Investigation Process
Software versions used for the investigation
- Linux kernel: v5.15
- Procps: 3.3.17
Motivation
The motivation for investigating what was mentioned in the "TL;DR" section came from the fact that the pgrep
command I used in my custom program did not work correctly. The pgrep
command takes a string specified as an argument as a regular expression and retrieves a list of pids of running processes that match it. For example, below is an example of running an infinitely sleeping script called "foo.sh" and then using pgrep
to display its pid.
$ cat foo.sh
#!/bin/bash
sleep infinity
$ ./foo.sh &
[2] 1086408
$ pgrep "foo\.sh"
1086408
However, when I tried the same thing with a script called "foo-bar-baz-hoge-huga.sh" that does exactly the same thing as "foo.sh", grep did not display anything.
$ cat foo-bar-baz-hoge-huga.sh
#!/bin/bash
sleep infinity
$ ./foo-bar-baz-hoge-huga.sh &
[2] 1086868
$ pgrep "foo-bar-baz-hoge-huga\.sh"
$
I thought it was odd, so I looked at man pgrep
and found the following description.
The process name used for matching is limited to the 15 characters present in the output of /proc/pid/stat.
In fact, when I looked at the /proc/pid/stat
file for "foo-bar-baz-hoge-huga.sh", I got the following output.
$ cat /proc/601235/stat
601235 (foo-bar-baz-hog) S 593786 601235 593786 34817 601419 4194304 224 0 0 0 0 0 0 0 20 0 1 0 5735606 8617984 900 18446744073709551615 94266299658240 94266300571405 140732967030208 0 0 0 65536 4 65538 1 0 0 17 1 0 0 0 0 0 94266300816048 94266300864080 94266304847872 140732967036675 140732967036712 140732967036712 140732967038941 0
The string displayed inside the parentheses in the second field, which shows the command name, did indeed match only the first 15 characters of the script name, not the entire name.

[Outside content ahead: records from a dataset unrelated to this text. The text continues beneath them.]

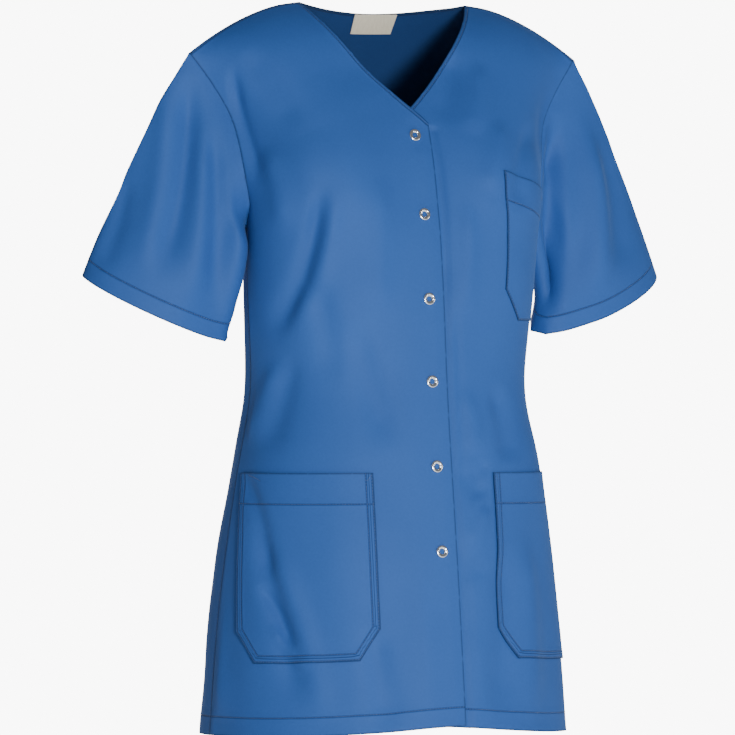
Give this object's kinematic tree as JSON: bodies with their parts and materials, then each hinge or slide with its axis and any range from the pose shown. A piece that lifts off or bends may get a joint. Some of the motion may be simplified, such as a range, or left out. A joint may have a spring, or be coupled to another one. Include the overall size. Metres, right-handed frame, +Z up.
{
  "type": "work tunic",
  "caption": "Short-sleeved V-neck work tunic closed with press studs down the front, with a chest pocket and two large hip pockets, in worn hollow form",
  "frame": {"origin": "between the shoulders, level with the neck points, where the wearer holds the tunic up", "axes": "+Z up, the front faces -Y, +X is the wearer's left"},
  "size_m": [0.659, 0.3063, 0.7576],
  "materials": {
    "tunic_cloth": "mid royal blue poly-cotton twill with a soft sheen",
    "label_cloth": "plain cream woven label",
    "snap_metal": "bright nickelled prong rings"
  },
  "bodies": {
    "root": {"back": "tunic_cloth", "front_left": "tunic_cloth", "front_right": "tunic_cloth", "label": "label_cloth", "pocket_chest": "tunic_cloth", "pocket_hip_left": "tunic_cloth", "pocket_hip_right": "tunic_cloth", "sleeve_left": "tunic_cloth", "sleeve_right": "tunic_cloth", "snap_back_1": "snap_metal", "snap_back_2": "snap_metal", "snap_back_3": "snap_metal", "snap_back_4": "snap_metal", "snap_back_5": "snap_metal", "snap_back_6": "snap_metal", "snap_core_1": "snap_metal", "snap_core_2": "snap_metal", "snap_core_3": "snap_metal", "snap_core_4": "snap_metal", "snap_core_5": "snap_metal", "snap_core_6": "snap_metal", "snap_ring_1": "snap_metal", "snap_ring_2": "snap_metal", "snap_ring_3": "snap_metal", "snap_ring_4": "snap_metal", "snap_ring_5": "snap_metal", "snap_ring_6": "snap_metal"}
  },
  "joints": []
}
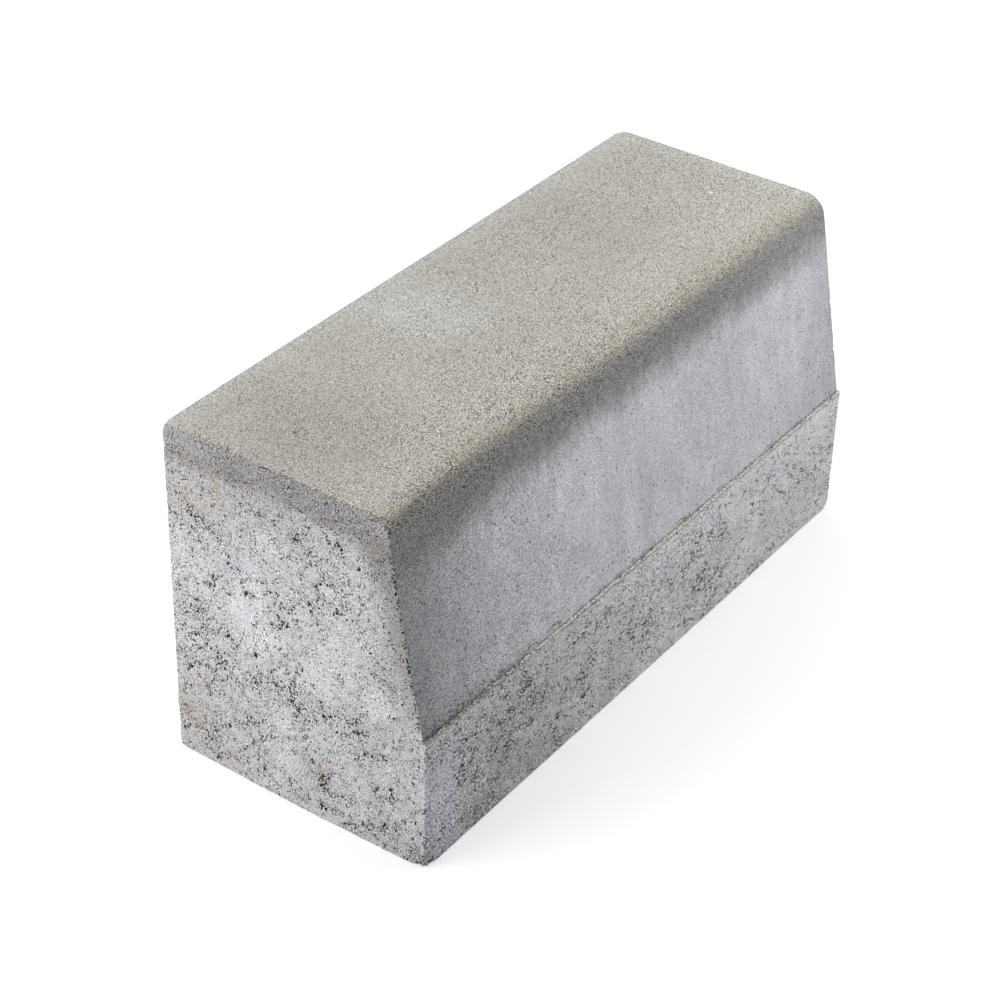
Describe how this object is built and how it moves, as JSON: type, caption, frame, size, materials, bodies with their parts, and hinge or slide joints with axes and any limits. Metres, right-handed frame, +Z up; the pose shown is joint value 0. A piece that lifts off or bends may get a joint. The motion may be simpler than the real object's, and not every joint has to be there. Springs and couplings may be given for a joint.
{
  "type": "concrete kerb stone",
  "caption": "Precast concrete kerb stone with a level top, rounded nose, battered road face and an upright lower band, for laying end to end along a road edge.",
  "frame": {"origin": "middle of the bed, on the surface the stone stands on", "axes": "+X along the stone's length, -Y out of the battered road face, +Y out of the upright back, +Z up out of the top"},
  "size_m": [0.5, 0.2, 0.25],
  "materials": {
    "cast_concrete": "matte"
  },
  "bodies": {
    "root": {"kerb_stone": "cast_concrete"}
  },
  "joints": []
}
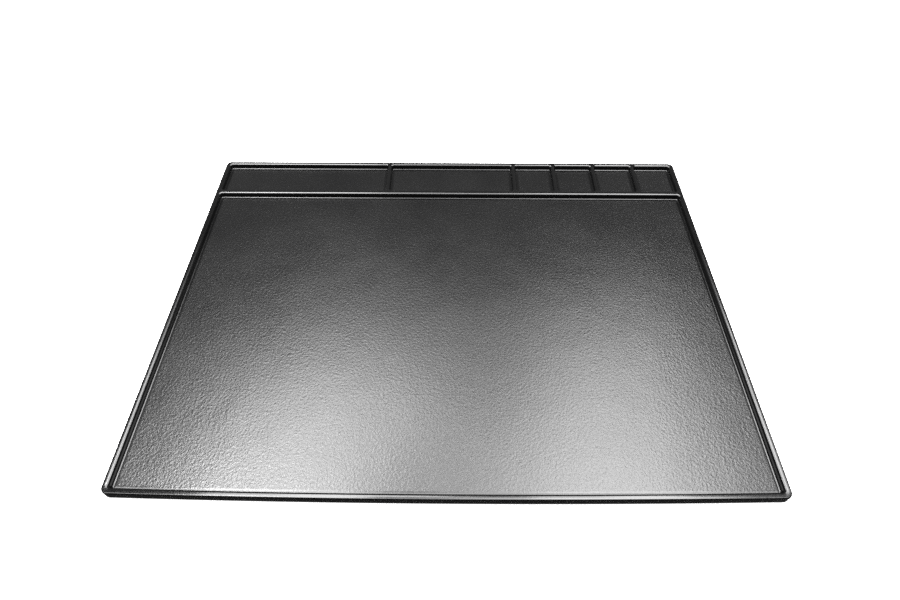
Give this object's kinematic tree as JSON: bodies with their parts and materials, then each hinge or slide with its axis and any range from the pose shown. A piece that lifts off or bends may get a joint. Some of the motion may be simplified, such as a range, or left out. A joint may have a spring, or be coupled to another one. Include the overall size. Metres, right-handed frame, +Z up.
{
  "type": "parts sorting tray",
  "caption": "Shallow black bench tray: one large grained work well, a cross rail, and a rear strip of long and small wells, on stick-on rubber feet.",
  "frame": {"origin": "centre of the footprint, on the bench surface that the feet stand on", "axes": "+X to the tray's right along its long side, +Y to the back where the small wells are, +Z up out of the wells"},
  "size_m": [0.61, 0.4606, 0.0109],
  "materials": {
    "black_abs": "black ABS sheet, fine haircell grain on the well floors, smoother satin on the rounded beads and the skirt",
    "foot_rubber": "matt black bumper rubber"
  },
  "bodies": {
    "root": {"tray_moulding": "black_abs", "foot_front_left": "foot_rubber", "foot_front_centre": "foot_rubber", "foot_front_right": "foot_rubber", "foot_middle_left": "foot_rubber", "foot_middle_centre": "foot_rubber", "foot_middle_right": "foot_rubber", "foot_rear_left": "foot_rubber", "foot_rear_centre": "foot_rubber", "foot_rear_right": "foot_rubber"}
  },
  "joints": []
}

Although I understood the specification itself and realized that my usage of pgrep was incorrect, I decided to verify where this 15-character limit came from.
Reading the procfs Manual
The files under the /proc/
directory are provided by a file system called procfs
. Unlike file systems such as ext4
or XFS
that manage data on disk, procfs
exists for users to obtain kernel information and modify the kernel state through files. We will not go into the details of procfs here
.
First, let's check the specifications of the /proc/pid/stat
file. The specifications of files under procfs are described in man procfs. The following is an excerpt of the relevant part:
/proc/[pid]/stat
Status information about the process. This is used by ps(1). It is defined in the kernel source file fs/proc/array.c.
...
(2) comm %s
The filename of the executable, in parentheses. Strings longer than TASK_COMM_LEN (16) characters (including the terminating null byte) are silently truncated. This is visible
whether or not the executable is swapped out.
We can see that the second field of the /proc/pid/stat
file contains the name of the executable file in parentheses, and that any part exceeding 16 bytes, including the NULL terminating string, is ignored. Subtracting 1 byte for the NULL character from 16 bytes gives us 15 bytes, which matches the information written in the pgrep
manual.
Identifying the handler for the /proc/pid/stat
file
Next, I looked at the kernel source to see where this string is actually being output and where the data is stored. The procfs
manual states that the /proc/pid/stat
file is defined in the fs/proc/array.c
file in the kernel source, so I first looked at this file.
The relevant code seems to be in the following part of the do_task_stat()
function:
https://github.com/torvalds/linux/blob/v5.15/fs/proc/array.c#L562-L564
When the seq_puts()
function is called, it outputs the specified string to a file. In the code above, lines 562 and 564 output "(" and ")", and it can be inferred that the command name is probably being output to a file by the proc_task_name()
function on line 563.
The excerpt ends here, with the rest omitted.